Return, exactly as written, every line from the first line of the data below through the line that contains "return form.part".

→ Data shown
◇ ◇ ◇ ◇
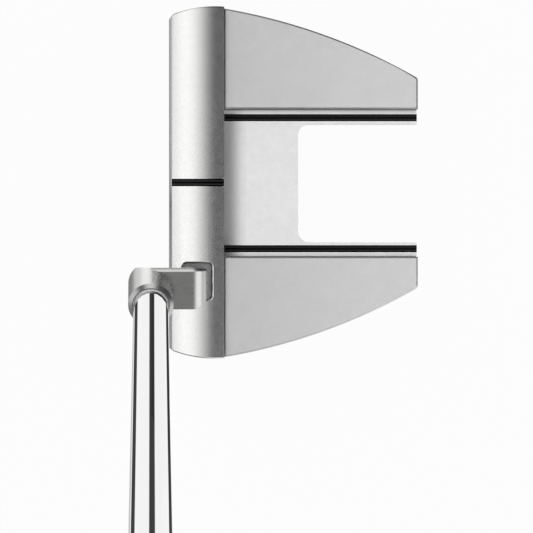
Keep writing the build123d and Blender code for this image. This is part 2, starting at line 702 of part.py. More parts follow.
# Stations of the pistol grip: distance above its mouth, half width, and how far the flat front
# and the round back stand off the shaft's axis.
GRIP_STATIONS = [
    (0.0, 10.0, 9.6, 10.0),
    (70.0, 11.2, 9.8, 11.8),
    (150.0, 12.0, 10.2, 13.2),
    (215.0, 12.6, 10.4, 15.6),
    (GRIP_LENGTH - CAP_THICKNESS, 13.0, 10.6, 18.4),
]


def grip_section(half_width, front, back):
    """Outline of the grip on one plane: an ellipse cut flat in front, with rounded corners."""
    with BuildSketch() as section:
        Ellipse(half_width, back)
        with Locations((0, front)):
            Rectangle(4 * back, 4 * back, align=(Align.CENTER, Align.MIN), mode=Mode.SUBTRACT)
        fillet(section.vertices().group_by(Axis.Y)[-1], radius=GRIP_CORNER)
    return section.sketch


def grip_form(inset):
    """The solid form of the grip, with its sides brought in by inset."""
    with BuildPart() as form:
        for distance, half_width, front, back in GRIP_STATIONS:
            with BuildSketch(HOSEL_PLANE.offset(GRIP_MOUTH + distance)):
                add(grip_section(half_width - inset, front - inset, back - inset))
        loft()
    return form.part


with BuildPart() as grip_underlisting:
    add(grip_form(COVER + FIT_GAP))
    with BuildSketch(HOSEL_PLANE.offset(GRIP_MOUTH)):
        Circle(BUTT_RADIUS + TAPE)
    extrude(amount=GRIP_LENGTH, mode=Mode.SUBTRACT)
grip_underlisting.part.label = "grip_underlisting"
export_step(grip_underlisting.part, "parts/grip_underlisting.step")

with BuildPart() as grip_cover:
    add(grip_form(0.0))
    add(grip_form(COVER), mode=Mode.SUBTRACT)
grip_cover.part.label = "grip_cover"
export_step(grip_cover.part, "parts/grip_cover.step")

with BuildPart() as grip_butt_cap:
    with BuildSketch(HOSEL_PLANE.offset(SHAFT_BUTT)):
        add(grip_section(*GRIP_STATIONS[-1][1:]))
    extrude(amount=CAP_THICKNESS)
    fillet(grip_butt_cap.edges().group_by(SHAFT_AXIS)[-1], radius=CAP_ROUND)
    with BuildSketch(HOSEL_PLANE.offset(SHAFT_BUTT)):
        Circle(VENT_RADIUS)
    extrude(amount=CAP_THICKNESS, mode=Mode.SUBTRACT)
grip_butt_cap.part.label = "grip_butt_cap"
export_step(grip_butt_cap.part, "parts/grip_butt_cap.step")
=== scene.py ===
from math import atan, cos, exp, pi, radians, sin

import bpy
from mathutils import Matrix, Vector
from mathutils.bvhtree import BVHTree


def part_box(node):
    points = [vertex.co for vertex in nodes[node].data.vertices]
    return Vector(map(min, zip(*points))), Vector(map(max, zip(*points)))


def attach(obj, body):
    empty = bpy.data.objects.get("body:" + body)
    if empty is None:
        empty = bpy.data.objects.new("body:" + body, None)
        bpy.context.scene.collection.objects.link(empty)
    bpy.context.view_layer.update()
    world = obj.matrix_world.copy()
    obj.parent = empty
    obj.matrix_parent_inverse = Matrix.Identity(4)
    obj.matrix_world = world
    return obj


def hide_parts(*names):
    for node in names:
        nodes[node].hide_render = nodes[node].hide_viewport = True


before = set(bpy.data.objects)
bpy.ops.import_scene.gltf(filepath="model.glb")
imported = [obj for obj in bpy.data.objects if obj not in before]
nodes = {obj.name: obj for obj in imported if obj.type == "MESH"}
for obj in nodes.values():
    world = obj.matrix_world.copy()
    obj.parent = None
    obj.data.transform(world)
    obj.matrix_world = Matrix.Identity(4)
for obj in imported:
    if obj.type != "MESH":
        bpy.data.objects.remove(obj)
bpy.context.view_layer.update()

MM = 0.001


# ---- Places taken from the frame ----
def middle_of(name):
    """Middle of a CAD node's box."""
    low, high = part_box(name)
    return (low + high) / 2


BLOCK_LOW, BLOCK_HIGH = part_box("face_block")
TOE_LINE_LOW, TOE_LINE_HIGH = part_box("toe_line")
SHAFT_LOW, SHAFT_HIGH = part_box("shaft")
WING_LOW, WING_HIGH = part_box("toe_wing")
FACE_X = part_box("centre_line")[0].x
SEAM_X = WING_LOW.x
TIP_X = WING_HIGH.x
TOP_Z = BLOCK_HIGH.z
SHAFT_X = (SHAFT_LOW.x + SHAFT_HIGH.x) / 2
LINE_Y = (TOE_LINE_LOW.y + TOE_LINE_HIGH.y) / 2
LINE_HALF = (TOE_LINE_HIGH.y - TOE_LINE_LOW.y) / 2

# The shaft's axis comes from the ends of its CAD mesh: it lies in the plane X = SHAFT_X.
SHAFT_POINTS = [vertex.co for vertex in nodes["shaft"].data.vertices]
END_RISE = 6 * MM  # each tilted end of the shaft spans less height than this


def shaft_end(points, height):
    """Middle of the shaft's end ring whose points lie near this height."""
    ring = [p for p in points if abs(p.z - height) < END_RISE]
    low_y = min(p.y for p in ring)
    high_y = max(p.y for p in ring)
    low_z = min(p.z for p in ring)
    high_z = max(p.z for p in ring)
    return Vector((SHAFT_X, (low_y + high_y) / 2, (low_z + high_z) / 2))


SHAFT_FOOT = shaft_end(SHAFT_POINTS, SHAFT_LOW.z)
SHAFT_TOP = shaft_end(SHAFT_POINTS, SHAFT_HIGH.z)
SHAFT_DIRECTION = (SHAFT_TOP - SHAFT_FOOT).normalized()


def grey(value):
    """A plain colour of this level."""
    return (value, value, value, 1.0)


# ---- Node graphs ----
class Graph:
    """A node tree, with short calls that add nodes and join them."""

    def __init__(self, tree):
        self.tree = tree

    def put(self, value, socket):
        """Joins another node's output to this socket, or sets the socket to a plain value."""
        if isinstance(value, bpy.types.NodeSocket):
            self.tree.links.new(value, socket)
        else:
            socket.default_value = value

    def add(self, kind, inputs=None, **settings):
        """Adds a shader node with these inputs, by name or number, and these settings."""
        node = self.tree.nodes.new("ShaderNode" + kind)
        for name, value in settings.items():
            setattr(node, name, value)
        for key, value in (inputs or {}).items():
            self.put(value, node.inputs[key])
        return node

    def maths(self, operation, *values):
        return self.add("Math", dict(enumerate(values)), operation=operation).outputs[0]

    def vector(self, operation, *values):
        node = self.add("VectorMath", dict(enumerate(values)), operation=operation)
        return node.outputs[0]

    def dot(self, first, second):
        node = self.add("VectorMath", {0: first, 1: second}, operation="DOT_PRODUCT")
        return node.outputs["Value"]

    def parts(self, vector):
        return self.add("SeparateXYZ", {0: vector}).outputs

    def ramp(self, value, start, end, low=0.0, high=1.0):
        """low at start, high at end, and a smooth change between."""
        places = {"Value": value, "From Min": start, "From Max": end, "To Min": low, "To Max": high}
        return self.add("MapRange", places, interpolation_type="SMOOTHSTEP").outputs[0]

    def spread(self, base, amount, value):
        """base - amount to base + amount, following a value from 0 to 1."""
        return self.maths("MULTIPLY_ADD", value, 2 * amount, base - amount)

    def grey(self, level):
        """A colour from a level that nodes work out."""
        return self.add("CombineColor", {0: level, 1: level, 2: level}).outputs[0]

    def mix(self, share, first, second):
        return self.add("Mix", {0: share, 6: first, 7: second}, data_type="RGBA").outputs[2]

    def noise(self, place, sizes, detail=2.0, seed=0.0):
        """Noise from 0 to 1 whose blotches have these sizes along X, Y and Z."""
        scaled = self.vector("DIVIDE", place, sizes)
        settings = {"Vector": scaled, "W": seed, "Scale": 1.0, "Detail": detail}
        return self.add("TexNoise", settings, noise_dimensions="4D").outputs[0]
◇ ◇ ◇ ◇
→ Complete response
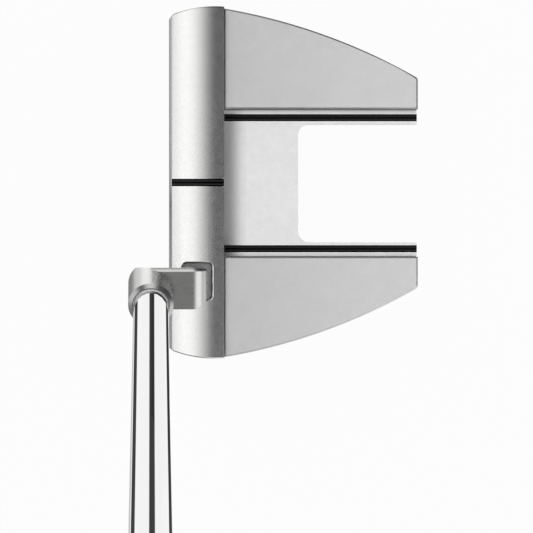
Keep writing the build123d and Blender code for this image. This is part 2, starting at line 702 of part.py. More parts follow.
# Stations of the pistol grip: distance above its mouth, half width, and how far the flat front
# and the round back stand off the shaft's axis.
GRIP_STATIONS = [
    (0.0, 10.0, 9.6, 10.0),
    (70.0, 11.2, 9.8, 11.8),
    (150.0, 12.0, 10.2, 13.2),
    (215.0, 12.6, 10.4, 15.6),
    (GRIP_LENGTH - CAP_THICKNESS, 13.0, 10.6, 18.4),
]


def grip_section(half_width, front, back):
    """Outline of the grip on one plane: an ellipse cut flat in front, with rounded corners."""
    with BuildSketch() as section:
        Ellipse(half_width, back)
        with Locations((0, front)):
            Rectangle(4 * back, 4 * back, align=(Align.CENTER, Align.MIN), mode=Mode.SUBTRACT)
        fillet(section.vertices().group_by(Axis.Y)[-1], radius=GRIP_CORNER)
    return section.sketch


def grip_form(inset):
    """The solid form of the grip, with its sides brought in by inset."""
    with BuildPart() as form:
        for distance, half_width, front, back in GRIP_STATIONS:
            with BuildSketch(HOSEL_PLANE.offset(GRIP_MOUTH + distance)):
                add(grip_section(half_width - inset, front - inset, back - inset))
        loft()
    return form.part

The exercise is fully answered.